The Outstater: Indiana’s ‘Uncertainty Index’

August 20, 2014

For the use of the membership only.

THESE TROUBLING TIMES tend to shrink our circle of friends in high office as statehouse ambitions clash with economic reality. But we have at least one left, a state legislator, and he has an idea for unleashing investment throughout Indiana.

He would counter what the economists call “regime uncertainty” — in a sentence, the stagnation caused when investors not only have to calculate likely returns but also potential government intervention. An example would be if rumors are true that the Pence administration favors an entirely new business tax aimed at an entirely new target (the service sector).

Markets now rise and fall not on economic news but on such political news. “In recent years, stock markets in countries ranging from Japan to Mexico have rallied on mere hope for political change: specifically, the rise of new leaders who seem likely (or unlikely) to push economic reform,” writes Ruchir Sharma in “Why Markets Now Use Politics to Predict Economics.”

Our legislator, nameless lest he lose his Chamber endorsement, can explain:

“Today, business interests that have operated for years or decades without political agenda are forced to embroil themselves in government, placing reliance on political clout rather than business acumen. This is not because they are dumb but because they are smart: They see the politically connected win economically in spite of poor business models and because of solid political ties.”

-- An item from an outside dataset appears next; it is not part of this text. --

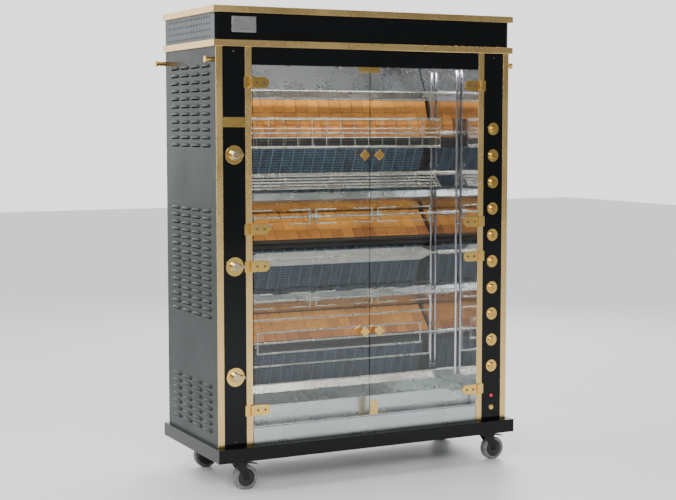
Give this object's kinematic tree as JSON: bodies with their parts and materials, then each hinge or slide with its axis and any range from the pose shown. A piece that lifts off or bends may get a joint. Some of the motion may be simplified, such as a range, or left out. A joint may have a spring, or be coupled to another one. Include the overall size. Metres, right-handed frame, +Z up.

The incentive, then, for Indiana businesses is to stake out political positions with all the major players in both political parties, at home and in Indianapolis. That is how investing in productivity and expansion (jobs) becomes secondary.

“Business leaders can adapt to even high taxes or stiff bureaucratic control if the rules would just stabilize,” our friend argues. “Instead, we expect them to project return on investment even as a bunch of arbitrary, politically driven moving targets are tossed into their model each legislative session. They need a predictability that allows best-case and worst-case analysis.”

How true. Since abandonment of the Justinian Code — quod principi placuit legis habet vigor (what pleases the prince is the law) — it has been understood that the less regime uncertainty there is the better. Proof can be seen in a lesson of the Great Depression highlighted by Robert Higgs in a widely circulated article for The Independent Review:

“From 1935 through 1940, with Roosevelt and the ardent New Dealers who surrounded him in full cry, private investors dared not risk their funds in the amounts typical of the late 1920s. In 1945 and 1946, with Roosevelt dead, the New Deal in retreat, and most of the wartime controls being removed, investors came out in force. To be sure, the federal government had become, and would remain, a much more powerful force to be reckoned with. But the government no longer seemed to possess the terrifying potential that businesspeople had perceived before the war. For investors, the nightmare was over. For the economy, once more, prosperity was possible.”

Our particular nightmare, though, is not over. And considering the stakes, someone might want to assess the damage being done. Call it the “Indiana Uncertainty Index.”

A business professor suggests the independent variable of the index might include the regulatory flux with the proxy being the amount of new regulation (number or page count) per industry segment. Dependent variables could include financial performance measures at firm level with mediating variables being the amount of political contributions, proportion of dollars directed to one party, number of lobbyists employed, etc.

Simple enough, so let’s fix it — at least for Indiana.

The problem, as you might guess, is that some of the very people in Indianapolis on whom we depend to protect us from statist folly (Republicans) have built  reputations on that potential to intervene that economists warn us about. They will work cleverly and mightily to discredit any index that measures their dirty work.

So we will just ask ourselves a common-sense question: If we were an investor, would we rather put our money in an Indiana where success is dependent on political whim and connection or in one where hard work and foresight are determinant?

If the answer is hard work and foresight, our next question is whether our political representation is concordant with that.